引退直後で企業に就職するのではなく、何らかのスキルを身に着けた上で就職活動に臨むというのも選択肢のひとつとしてありと言えます。専門的なスキルを必要とするプログラミングやウェブデザイン、動画編集といった専門職は未経験からの採用が厳しいケースが多く、そのような専門職を目指したいのであれば、専門学校に通って必要なスキルを身に着ける必要があります。専門学校によっては転職支援サービスを行っているところもあるので、そのような制度のある専門学校に通うのも良いでしょう。簿記や宅建などの資格の取得を目指すのも良いでしょう。
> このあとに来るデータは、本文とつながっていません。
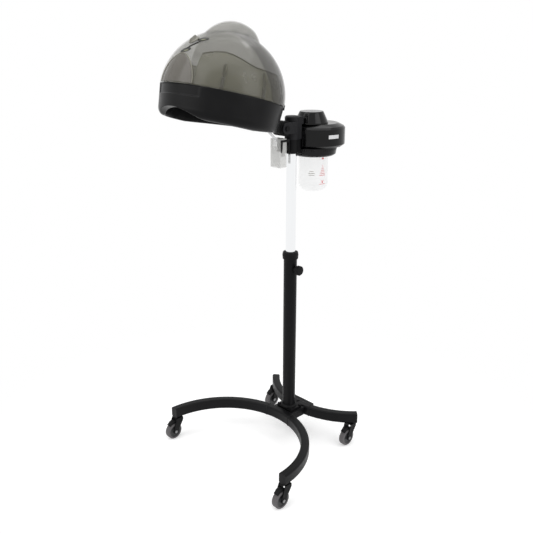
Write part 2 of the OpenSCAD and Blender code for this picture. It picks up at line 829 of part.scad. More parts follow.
base_hub();
arm_front_left();
arm_front_right();
arm_rear_left();
arm_rear_right();
arm_end_caps();
stem_bushes();
hub_bolts();
caster_fork_front_left();
caster_axle_front_left();
wheel_core_front_left();
tyre_front_left();
caster_fork_front_right();
caster_axle_front_right();
wheel_core_front_right();
tyre_front_right();
caster_fork_rear_left();
caster_axle_rear_left();
wheel_core_rear_left();
tyre_rear_left();
caster_fork_rear_right();
caster_axle_rear_right();
wheel_core_rear_right();
tyre_rear_right();
outer_column();
column_foot_ring();
column_collar();
guide_bush();
chrome_tube();
lock_knob();
lock_stud();
mast_socket();
head_sleeve();
head_lower_shell();
head_upper_shell();
top_cap();
name_plate();
power_switch();
indicator_lens();
power_inlet();
boiler();
heater_ring();
boiler_gasket();
steam_pipe();
head_screws();
bottle_ring();
water_bottle();
hood_neck();
tilt_pin();
tilt_knob();
cup_holder();
drip_cup();
drain_tube();
hood_collar();
dome_shell();
crown_scoop();
face_visor();
vent_dial();
steam_diffuser();
seam_clips();
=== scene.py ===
"""Hood hair dryer of the steamer kind on a rolling stand.

The visual model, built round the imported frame.
"""
import json
import math

import bpy
from mathutils import Matrix, Vector


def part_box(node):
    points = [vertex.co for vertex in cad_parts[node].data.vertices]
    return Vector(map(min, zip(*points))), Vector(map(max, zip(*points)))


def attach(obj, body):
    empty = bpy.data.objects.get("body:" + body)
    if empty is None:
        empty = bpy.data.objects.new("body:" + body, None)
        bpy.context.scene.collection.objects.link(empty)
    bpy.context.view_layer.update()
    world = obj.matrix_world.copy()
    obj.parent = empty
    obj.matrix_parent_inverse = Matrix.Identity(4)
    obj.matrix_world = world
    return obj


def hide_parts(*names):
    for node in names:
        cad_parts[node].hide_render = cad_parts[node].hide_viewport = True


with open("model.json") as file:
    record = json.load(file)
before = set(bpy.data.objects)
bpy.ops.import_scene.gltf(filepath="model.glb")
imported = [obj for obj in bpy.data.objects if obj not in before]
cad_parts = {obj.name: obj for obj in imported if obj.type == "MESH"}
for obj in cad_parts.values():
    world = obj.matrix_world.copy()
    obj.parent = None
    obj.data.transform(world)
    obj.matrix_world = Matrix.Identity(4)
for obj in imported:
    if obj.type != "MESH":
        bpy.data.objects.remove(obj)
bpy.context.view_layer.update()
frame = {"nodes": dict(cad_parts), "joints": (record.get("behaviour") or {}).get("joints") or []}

MM = 0.001
JOINTS = {j["name"]: j for j in frame["joints"]}
NODES = frame["nodes"]
CORNERS = ("front_left", "front_right", "rear_left", "rear_right")
M = {}  # finishes by short name, filled by make_materials


# ---------- camera and stage ----------

CAMERA_LENS_MM = 46.87
CAMERA_PLACE = (1.3039, -1.2508, 1.1867)
CAMERA_TURN_DEG = (71.29, 0, 45.89)

# name, place, what it points at, size, watts
LIGHTS = (
    ("key", (-0.6, -2.6, 2.7), (0, -0.05, 0.6), (2.6, 2.6), 44),
    ("side", (2.7, 0.6, 2.1), (0, 0, 0.7), (1.8, 2.4), 26),
    ("top", (0.1, 0.2, 3.3), (0, 0, 0.5), (3.0, 3.0), 34),
)
WORLD_SEEN = 1.0    # strength for the camera and for reflections
WORLD_LIGHT = 0.52  # strength for all other light
FLOOR_HALF = 9
FLOOR_LIFT = 0.30
FADE_NEAR, FADE_FAR = 0.30, 0.95


def make_camera():
    data = bpy.data.cameras.new("camera")
    data.sensor_width = 36.0
    data.lens = CAMERA_LENS_MM
    data.clip_start = 0.05
    cam = bpy.data.objects.new("camera", data)
    cam.location = CAMERA_PLACE
    cam.rotation_euler = [math.radians(a) for a in CAMERA_TURN_DEG]
    bpy.context.scene.collection.objects.link(cam)
    bpy.context.scene.camera = cam


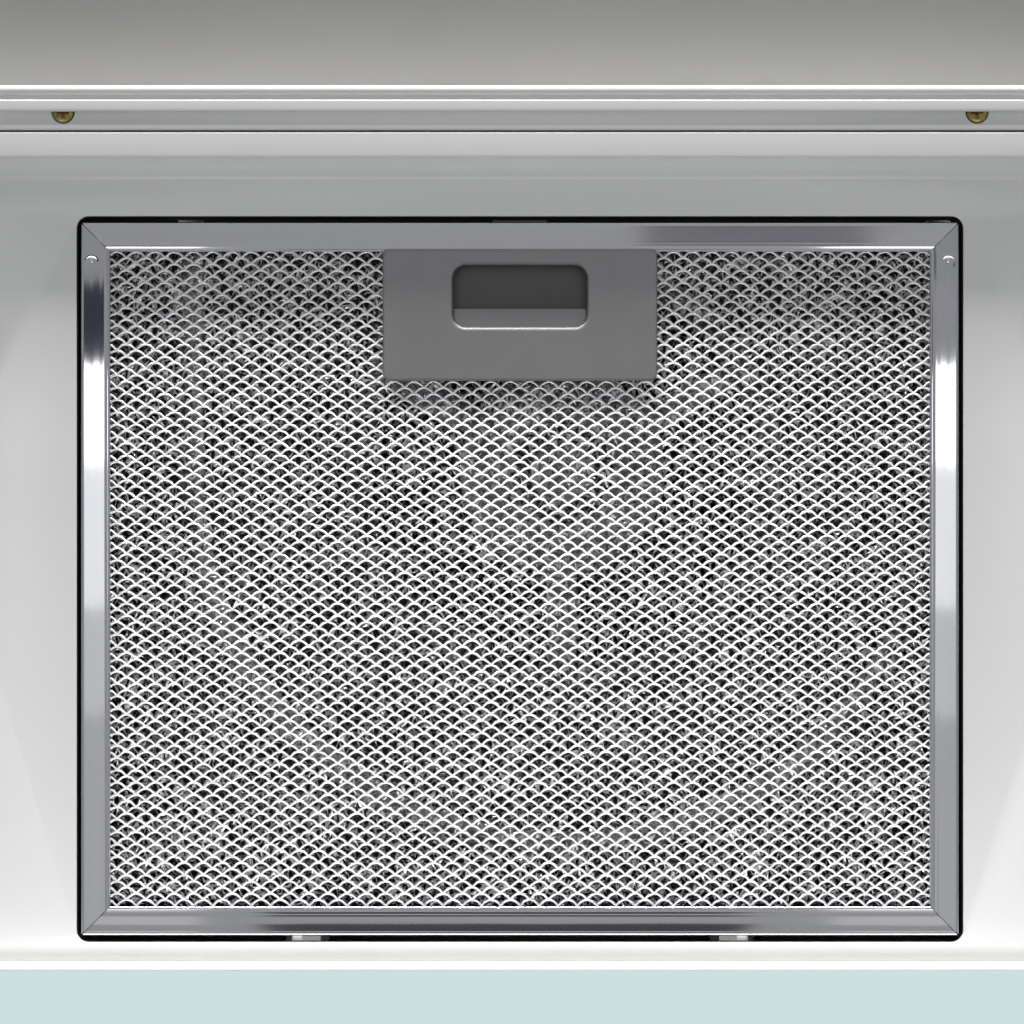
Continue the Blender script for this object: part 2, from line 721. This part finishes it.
def lofted(name, outlines):
    """A skin through a list of (outline, level), all with the same number of points."""
    count = len(outlines[0][0])
    points = [(x, y, level) for outline, level in outlines for x, y in outline]
    faces = []
    for row in range(len(outlines) - 1):
        low, high = row * count, (row + 1) * count
        faces += [(low + i, low + (i + 1) % count, high + (i + 1) % count, high + i) for i in range(count)]
    return drawn(name, points, faces=faces)


# %% The pressed plate and its cup
PLATE_FACE = cup_low.z
PLATE_BEND = 2.0 * MM
POCKET_X = 24.75 * MM
POCKET_Y0 = cup_low.y + 5.0 * MM
POCKET_Y1 = POCKET_Y0 + 23.2 * MM
POCKET_BEND = 5.0 * MM
CUP_TOP = cup_high.z


def plate_outline(inset):
    low = (cup_low.x + inset, cup_low.y - 0.3 * MM + inset)
    return rounded_outline(*low, cup_high.x - inset, cup_high.y - inset, PLATE_BEND)


def pocket_outline(growth):
    low = (-POCKET_X - growth, POCKET_Y0 - growth)
    return rounded_outline(*low, POCKET_X + growth, POCKET_Y1 + growth, POCKET_BEND + growth)


plate = lofted(
    "handle_plate",
    [
        (plate_outline(0), PLATE_FACE + 0.35 * MM),
        (plate_outline(0.15 * MM), PLATE_FACE + 0.1 * MM),
        (plate_outline(0.45 * MM), PLATE_FACE),
        (plate_outline(0.6 * MM), PLATE_FACE),
        (pocket_outline(1.3 * MM), PLATE_FACE),
        (pocket_outline(1.1 * MM), PLATE_FACE),
        (pocket_outline(0.6 * MM), PLATE_FACE + 0.12 * MM),
        (pocket_outline(0.2 * MM), PLATE_FACE + 0.45 * MM),
        (pocket_outline(0), PLATE_FACE + 1.0 * MM),
        (pocket_outline(0), PLATE_FACE + 1.6 * MM),
    ],
)
outward(applied(plate, "SOLIDIFY", thickness=0.5 * MM, offset=-1))
cup_foot = (-POCKET_HALF, CUP_FRONT + 0.1 * MM, PLATE_FACE + 1.2 * MM)
cup = block("cup", cup_foot, (POCKET_HALF, CUP_REAR, CUP_TOP))
edit(cup)
pick(cup, lambda face: face.normal.z < -0.5)
bpy.ops.mesh.delete(type="FACE")
leave()
applied(cup, "SOLIDIFY", thickness=0.6 * MM, offset=-1)
applied(cup, "BEVEL", width=0.5 * MM, segments=2, use_clamp_overlap=False, limit_method="ANGLE")
stand_for(smooth(plate), "filter_plate", "filter_handle")
CEILING = 15.05 * MM
SHELF_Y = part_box("latch_slider")[1][1] - 14.5 * MM
ceiling_low = (-POCKET_HALF + 0.7 * MM, CUP_FRONT + 0.8 * MM, CEILING)
ceiling = block("ceiling", ceiling_low, (POCKET_HALF - 0.7 * MM, SHELF_Y + 6 * MM, CEILING + 0.3 * MM))
handle = smooth(joined("handle_cup", [cup, ceiling]))
stand_for(handle, "pocket", "filter_handle")

# %% [markdown]
# The latch's lip is what the fingers feel: a folded tab at the rear of the pocket. The frame's solid
# has the right shape, so it only gets soft edges.

# %% The latch and the tongues
softened("latch_slider", 0.35 * MM)
softened("filter_tongues", 0.25 * MM)

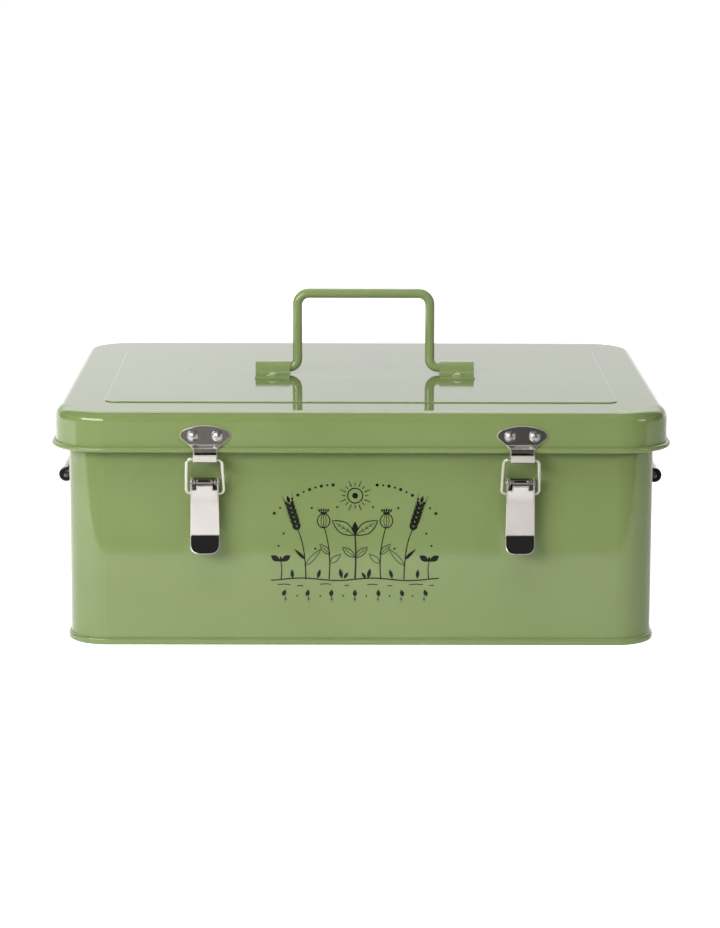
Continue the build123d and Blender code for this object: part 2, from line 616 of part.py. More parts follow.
# a heel on the lid's knuckle lands on the body leaf and stops the lid
OPEN_DEG = 110.0
heel_a = math.radians(-33.0 + OPEN_DEG)
ux, uz = math.cos(heel_a), math.sin(heel_a)
heel = poly(
    (HINGE_O - 0.6 * uz, HINGE_Z + 0.6 * ux),
    (HINGE_O + 4.2 * ux - 0.6 * uz, HINGE_Z + 4.2 * uz + 0.6 * ux),
    (HINGE_O + 4.2 * ux + 0.6 * uz, HINGE_Z + 4.2 * uz - 0.6 * ux),
    (HINGE_O + 0.6 * uz, HINGE_Z - 0.6 * ux),
)
for side, x in zip(("left", "right"), HINGE_X):
    leaf = back_x(body_leaf, x - HINGE_HALF, x + HINGE_HALF)
    for x0, x1 in ((-HINGE_HALF, -10.3), (10.3, HINGE_HALF)):
        leaf += back_x(pedestal, x + x0, x + x1)
    leaf -= back_cyl(x - 30, x + 30, HINGE_O, HINGE_Z, PIN_R)
    for rx, ry, rz in hinge_body_rivets:
        if abs(rx - x) < 25:
            leaf -= drill(rx, ry, rz, BACK, RIV, 3)
    parts[f"hinge_leaf_body_{side}"] = solid_of(leaf, "body leaf")

    plate = poly(
        (LID_GAP, 118.2), (LID_GAP + 1.0, 118.2), (LID_GAP + 1.0, 129.8), (LID_GAP, 129.8)
    )
    leaf = back_x(plate, x - HINGE_HALF, x + HINGE_HALF)
    leaf += back_x(lid_arm, x - 10.0, x + 10.0)
    leaf += back_x(heel, x - 6.0, x + 6.0)
    leaf -= back_cyl(x - 30, x + 30, HINGE_O, HINGE_Z, PIN_R + RUN)
    for rx, ry, rz in hinge_lid_rivets:
        if abs(rx - x) < 25:
            leaf -= drill(rx, ry, rz, BACK, RIV, 1.5)
    parts[f"hinge_leaf_lid_{side}"] = solid_of(leaf, "lid leaf")

    pin = back_cyl(x - 20.3, x + 20.3, HINGE_O, HINGE_Z, PIN_R)
    for e in (-1, 1):
        pin += back_cyl(x + e * 20.3 - 0.3, x + e * 20.3 + 0.3, HINGE_O, HINGE_Z, 1.8)
    parts[f"hinge_pin_{side}"] = solid_of(pin, "hinge pin")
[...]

現役のうちから資格やスキルの習得をしておくことで、セカンドキャリアでもそれが大きな武器として役立ちます。

セカンドキャリアを目指して就職活動を始める前に、他業種に関する理解を深めておくことも重要なステップとなります。世の中にどのような業種・職種があるのかも知らないというのであっては、引退後のキャリアを考えることができません。一般社会にある業種や職種の知識がなければセカンドキャリアの選択の幅もおのずと狭くなってしまいます。そうならないためにも、まず他業種への知識を身につけましょう。自分が興味ある分野から始めるので構いません。いろいろな業種の人と実際に会ってみることも有効です。さまざまな業界の情報や知識を得ることで、セカンドキャリア選択の幅が広がります。

まとめ

近年ではアスリートの能力を見込んで積極的に受け入れる採用企業が増えている一方、社会全体としてみれば、諸般の事情からアスリートの中途採用に積極的ではない企業がまだまだ多い実情も現実としてあります。セカンドキャリアを成功させるためには、まず自分のセールスポイントをきちんと把握し、アスリートの積極採用を行う企業についての情報や知識をしっかり学ぶことが重要です。一人で悩むのではなく、周囲の人に相談してみるのも良いでしょう。しっかりとセカンドキャリアの計画を立てて成功に結びつけてください。